Haven’t written lately. But, then I’ve been too discouraged to write. My diet has changed significantly due to price increases. I stay home all the time. Breaks my heart to see how insane most people have become these days. I believe mass psychosis is real. I see it every day. While I know things will never go back to the way they were pre covid, I can’t even relate to most people anymore. I swear the older I get, the less sense people make. Makes me glad to be an introvert. At this point I’m just surviving. Forget about thriving and self actualization.
My friends are also stressed. A friend of mine had much of their personal info and emails hacked into. Another friend and her husband are both working full time yet rely on food pantries. My dad might have to have stints put in by the end of summer. Another friend of mine found out his house has almost doubled in value since he and his wife bought it five years ago. Nothing makes sense anymore. I can handle life being unfair. Hell, I’ve heard that from my elders all the time since I was four years old. It’s a lot tougher when things no longer make sense. I’m now surprised when things work the way they are supposed to.

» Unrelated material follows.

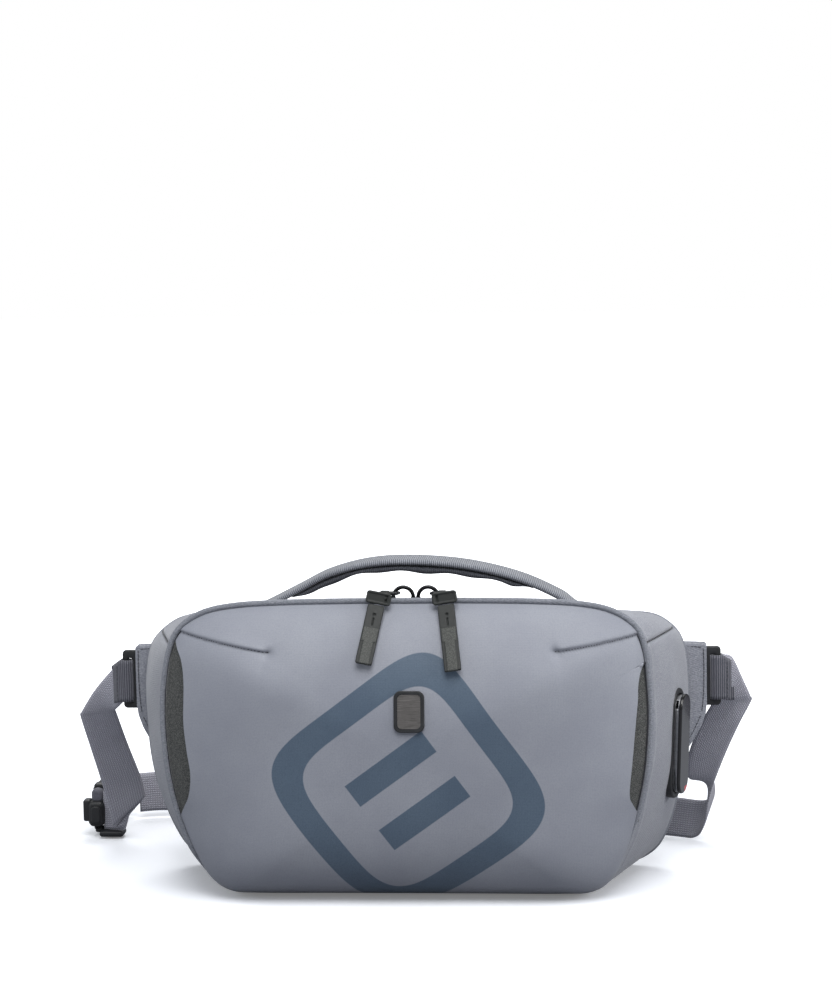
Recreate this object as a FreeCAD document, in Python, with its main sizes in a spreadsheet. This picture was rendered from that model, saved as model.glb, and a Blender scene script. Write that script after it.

At least in my part of the world, we aren’t having problems with covid and lockdowns anymore. I feel for the people in China who have indefinate lockdowns and food shortages. Lockdowns of entire cities don’t make sense. We have vaccines that work. Survivors develop a sort of immuntity. My brother has had covid twice. He said the second time was alot easier than the first. And don’t even get me started on the war in Ukraine. We all have to suffer because of our leaders’ pride and ego it seems like.